Internet security is a hot topic these days, as people become more aware of the fact governments, corporations, and even individuals have the ability to track their activity online. There remain plenty of ways to protect your identity online and one of the most popular methods are virtual private networks (VPNs) — these essentially function as a middleman between users and the websites they visit. For those who want to take advantage of VPNs but do not want to subscribe to one of the many VPN services out there, Betterspot seems like a viable option. This small, lightweight device functions as a portable VPN, allowing you to safely browse the internet whether you’re at home, a coffee shop, or anywhere else.
The creators of Betterspot claim it’s compatible with all major operating systems and various devices, so if you have a PC, an iPhone, and a Fire tablet, they should all work fine. In addition to protecting your identity online, VPNs have another benefit: allowing users to get around region locks on content. If you do a lot of international traveling, a portable VPN might be a great tool to have.
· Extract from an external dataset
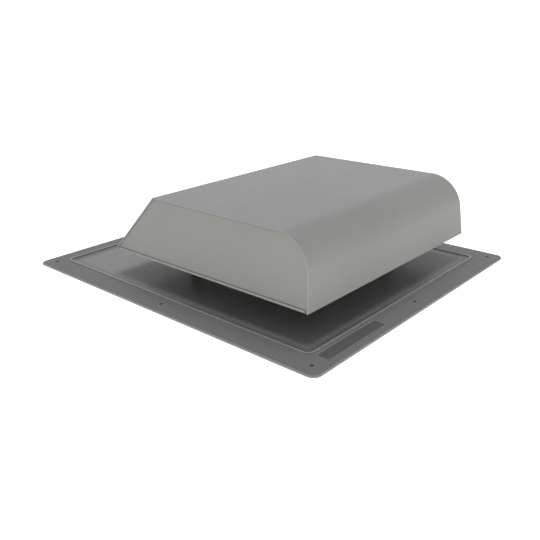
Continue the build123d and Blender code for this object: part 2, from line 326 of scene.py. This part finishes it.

Every jazz guitarist has encountered this nightmare scenario at some point in their life: it is a nice day, you are walking through the park, guitar slung on your back, when suddenly the people passing by who notice your instrument cry out, “Play something for us! Play Take Five!” Smirking and happy to oblige, you reach for your axe, only to realize you do not have an amplifier on you. Unless, of course, you have the Mighty Flea.
Weighing roughly 13 pounds, the Flea is easy enough to carry around. It runs off a Lithium battery pack which the creator says lasts for two hours of play. It uses a class-D amplifier which converts power to sound more efficiently than many other amps — of which often lose energy in the form of heat. The Flea has a clean, bright sound well-suited to jazz compositions, though metalheads may want to look elsewhere.
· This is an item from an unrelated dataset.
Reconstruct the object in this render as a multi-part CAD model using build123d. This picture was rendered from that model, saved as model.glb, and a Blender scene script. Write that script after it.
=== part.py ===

Many craftsmen appreciate the power of water jet cutters. Using high-powered streams of water laced with abrasive particles, these devices carve objects out of many different materials and because there’s no heat involved, there exists little chance of warping or structurally changing the material in the process. Unfortunately, these devices are often bulky and very expensive. This is exactly something the creators of the WAZER hope to change, offering a water cutter which is small enough to fit in any workshop while still powerful enough for any job.
Capable of running off tap water and household power outlets, users have the option to set up the WAZER without the need for industrial infrastructure. The device’s companion software allows users to upload design files from various programs, so users may easily program the machine to make the precise cuts they want. The machine comes with a lid to protect users from debris and as a safety measure, the WAZER does not cut while the lid is open. If there is one drawback to the WAZER, it seems to be slower than industrial water cutters but this is a small price to pay for the convenience it offers.
Phones, tablets, mp3 players; there are so many mobile devices these days and managing the different cables for them is often a hassle. The makers of the x-connect want to help people cut down on wire clutter with a cable that connects to every Android and Apple device. How can such a thing be possible? The power of magnets.
The x-connect comes with various tips (micro-USB, USB-C, and Apple) which users insert into the charging ports on the appropriate devices. These tips fit securely and contain neodymium magnets, which means the magnetic charging cable snaps into place and stays there; the hold is so strong, you’d even have the ability to hoist a tablet by the cable without it falling out. Now when a friend asks to charge their iPhone, you no longer have to say “Sorry, this is a Samsung house.”
Readers who owned a Game Boy Advance back in the day may remember the Advance Wars games, a series of titles which offered simple but surprisingly deep tactical gameplay on the go. Sadly, developer Intelligent Systems seems to have abandoned the franchise, having not released a new installment since 2008’s Days of Ruin. A new studio, Project Milk, is trying to carry the torch with Tiny Metal, which takes the core elements of Advance Wars and updates the formula for a contemporary audience.
The development team consists of various veteran Japanese developers, including Hiroki Kikuta (Secret of Mana) and Hiro Inaba (I am Setsuna), and they have uploaded a prototype of the game so potential backers may see if they like it. The creators intend on releasing the title for PC but have included Mac OS and Linux versions as stretch goals.